Pick out the lines below that contain the string "materials" and copy them all.

--- PROVIDED ENTRIES ---

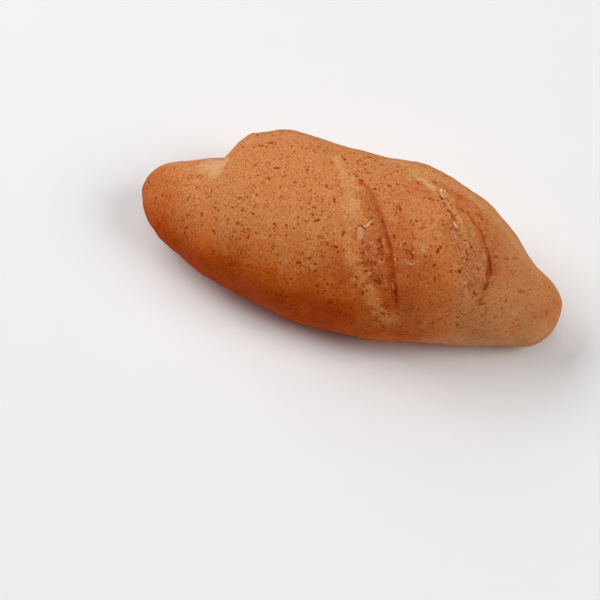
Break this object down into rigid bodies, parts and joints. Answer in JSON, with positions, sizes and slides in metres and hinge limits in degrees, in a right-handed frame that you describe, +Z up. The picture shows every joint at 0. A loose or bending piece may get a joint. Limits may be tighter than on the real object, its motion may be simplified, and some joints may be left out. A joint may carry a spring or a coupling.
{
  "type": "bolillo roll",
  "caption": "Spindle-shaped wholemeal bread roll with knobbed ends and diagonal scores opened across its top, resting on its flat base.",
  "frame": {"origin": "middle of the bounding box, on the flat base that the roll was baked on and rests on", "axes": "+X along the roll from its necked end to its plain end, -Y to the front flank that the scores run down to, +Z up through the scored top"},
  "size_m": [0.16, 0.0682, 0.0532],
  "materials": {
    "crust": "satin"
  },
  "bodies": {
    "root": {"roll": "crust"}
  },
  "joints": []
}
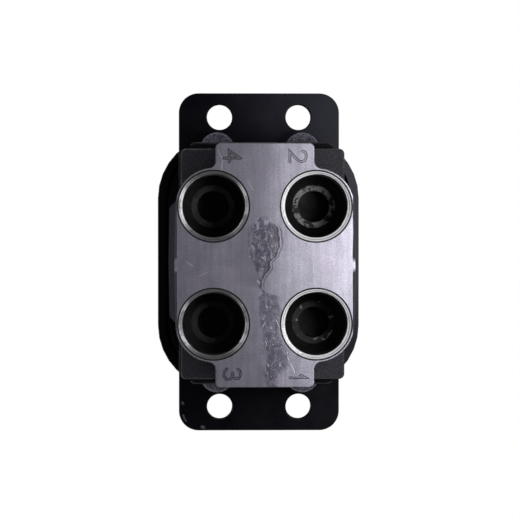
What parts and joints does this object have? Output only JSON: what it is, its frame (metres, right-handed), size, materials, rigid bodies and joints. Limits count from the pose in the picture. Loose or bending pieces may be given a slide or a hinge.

---

THE COMPLETED TASK:
  "materials": {
What parts and joints does this object have? Output only JSON: what it is, its frame (metres, right-handed), size, materials, rigid bodies and joints. Limits count from the pose in the picture. Loose or bending pieces may be given a slide or a hinge.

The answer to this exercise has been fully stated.